Dive Brief:
- Shelley Rouillard, director of the California Department of Managed Health Care, on Monday approved the pending Aetna/Humana merger, The Associated Press reported.
- Aetna agreed to limit small group premium increases as per the approval's conditions. In addition, the insurer agreed to allow for expanded oversight of its rates from the state.
- The jury is still out for the department on its approval for the Anthem/Cigna proposed merger, Business Insurance reported.
Dive Insight:
Additional conditions from California's approval included that Aetna invest about $50 million "in state consumer assistance programs, dental services for low-income and underserved communities, telehealth services, ACOs, and the expansion of its customer service center in Fresno, California," Business Insurance reported.
The news of the approval comes days after California Insurance Commissioner Dave Jones pleaded to the Department of Justice to block the merger between insurance giants Cigna and Anthem.

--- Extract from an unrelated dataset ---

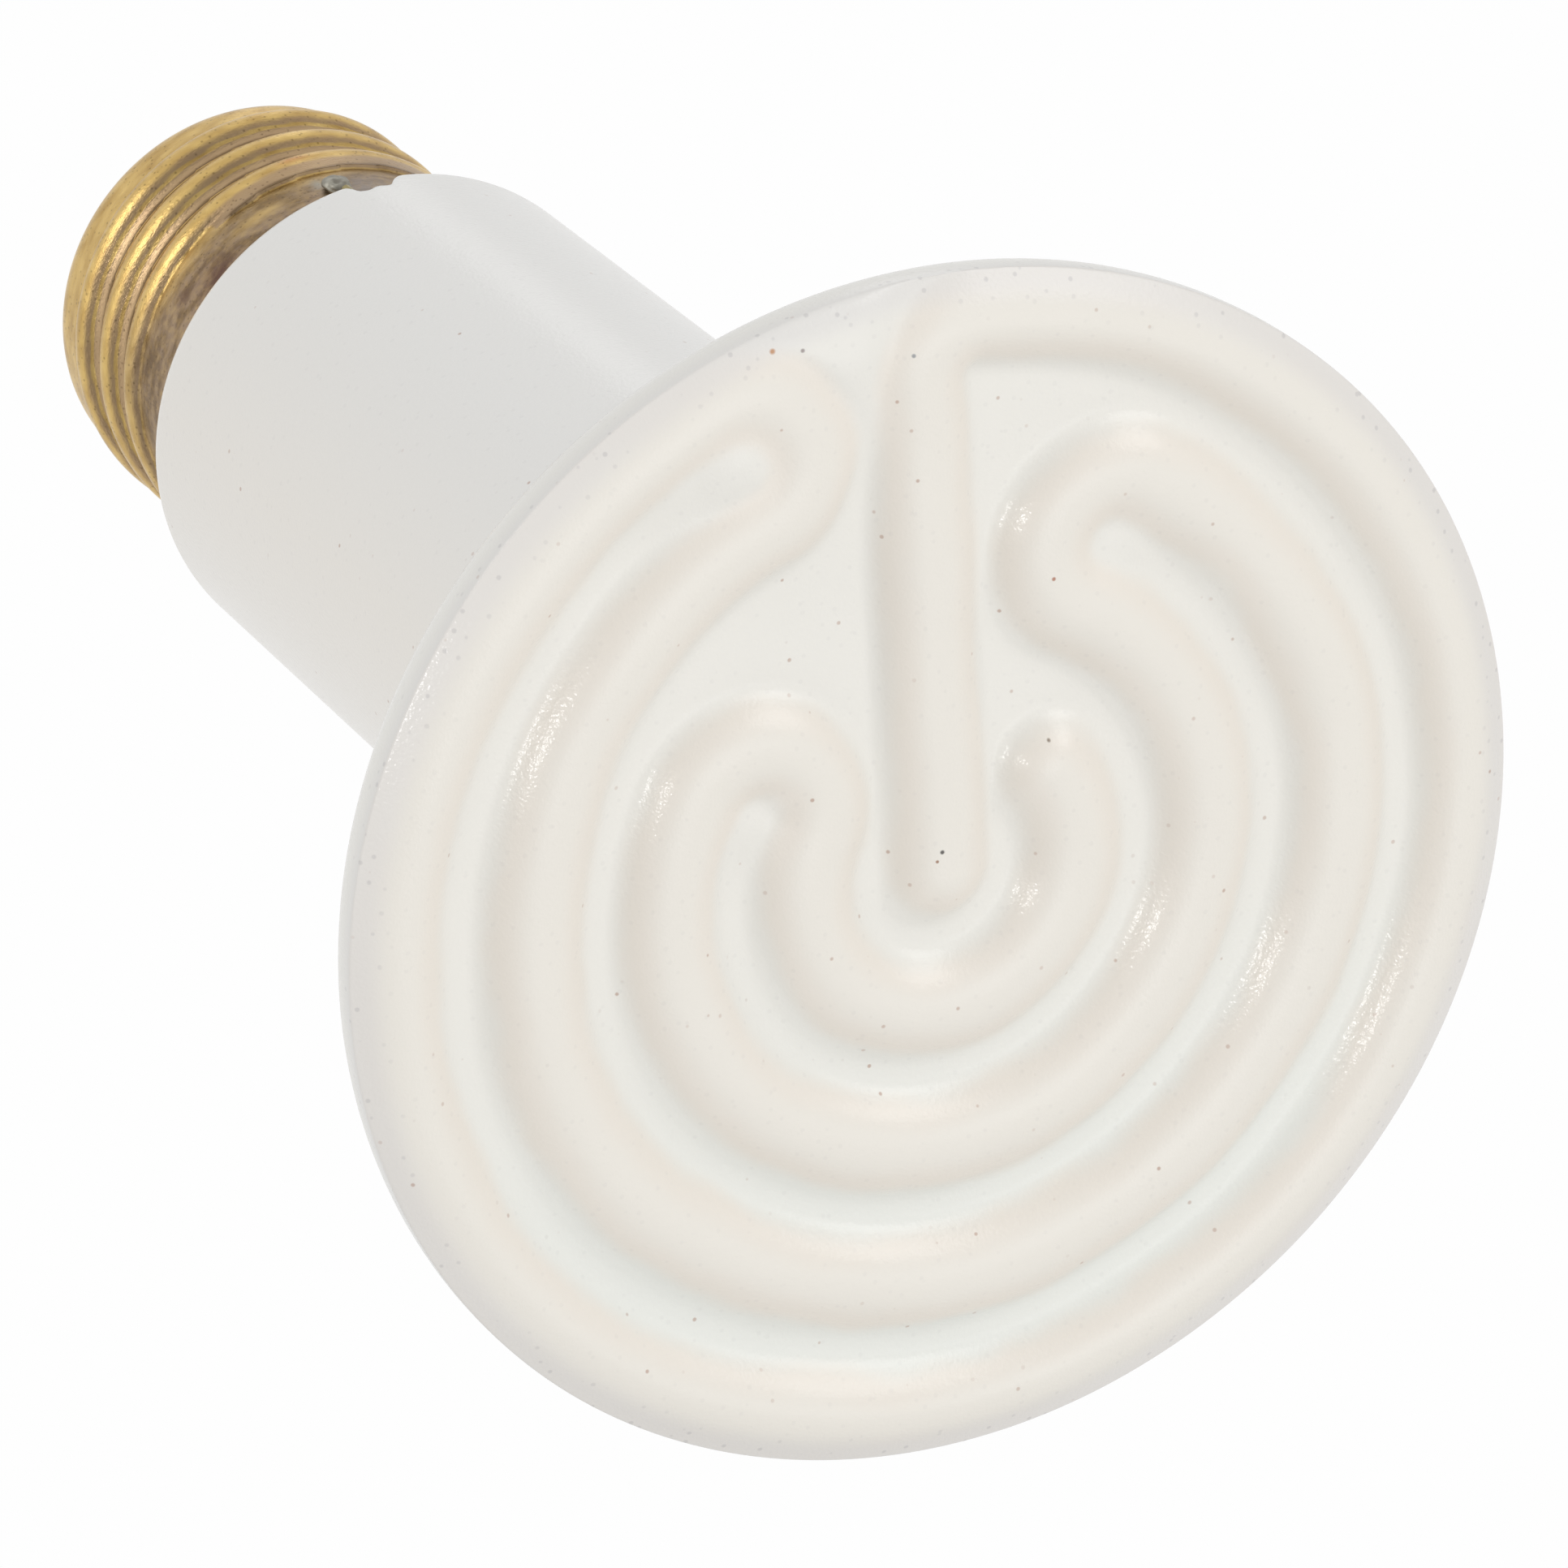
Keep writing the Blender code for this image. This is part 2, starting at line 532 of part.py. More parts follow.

As Business Insurance's Shelby Livingston pointed out, analysts expected the Aetna/Humana merger to be less of an uphill battle for California than Cigna/Anthem. One reason is because Anthem and Cigna actually compete with each other in certain markets (like California) and would likely reduce competition in those markets (like California Insurance Commissioner Dave Jones believes).
"Leerink Partners L.L.C. analyst Ana Gupte maintains that the Aetna-Humana deal has an 80% chance of closing, while the Anthem-Cigna deal has a less than 50% chance," Livingston wrote.
The companies require the DOJ's approval along with four more states' to complete the deal. If given the greenlight, the companies expect the merger to close by the end of 2016.